14th Oct 2014 07:56
LONDON (Alliance News) - Intellectual property support services company RWS Holdings PLC said it expects to post pretax profit for the year in line with market expectations, despite facing headwinds from the strength of sterling.
The company said it expects to post a 26% rise in revenue on a constant currency basis in the year to September 30 to GBP97.8 million, up from GBP77.4 million a year earlier, with reported revenue expected to be up 21% to GBP93.4 million.
Despite saying it has been hit by the strength of sterling, it said it expects pretax profit for the year to hit GBP22.1 million, in line with market expectations.
The group said its revenue had been boosted by growth in its core patent translations business, along with sales from its inovia Holdings Pty Ltd arm and a strong performance from its search arm, with patent search revenue up 36% and PatBase subscription revenue rising 5%.
The group said its balance sheet has strengthened over the year and anticipates this will result in a rise in its final dividend, at least in line with market consensus.
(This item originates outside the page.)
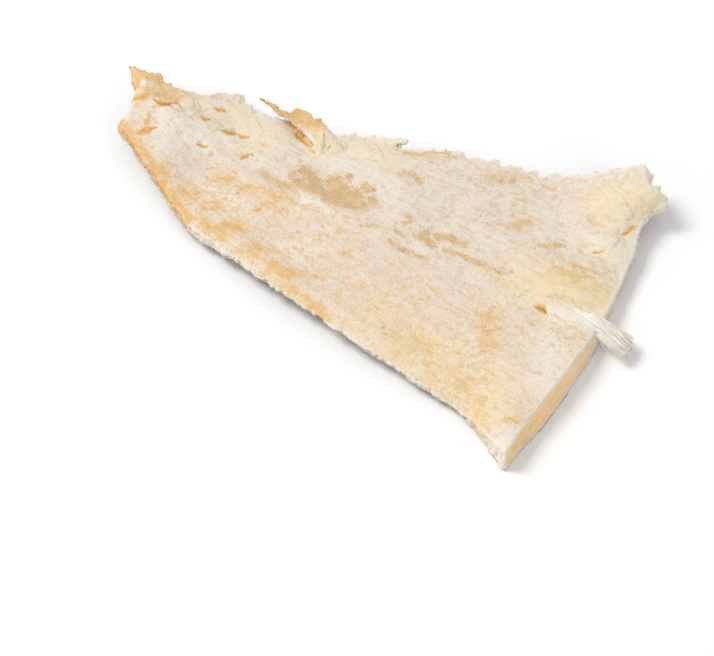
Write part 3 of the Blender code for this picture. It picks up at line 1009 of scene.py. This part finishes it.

"We have a healthy pipeline of new client wins and prospects throughout our different service lines, and can look forward to further benefits accruing from the full integration of inovia. This leaves the group well positioned to make further positive progress in the new financial year and grow our share of the expanding worldwide intellectual property support services market," said RWS Executive Chairman Andrew Brode.
RWS shares were up 1.2% to 750.00 pence on Tuesday.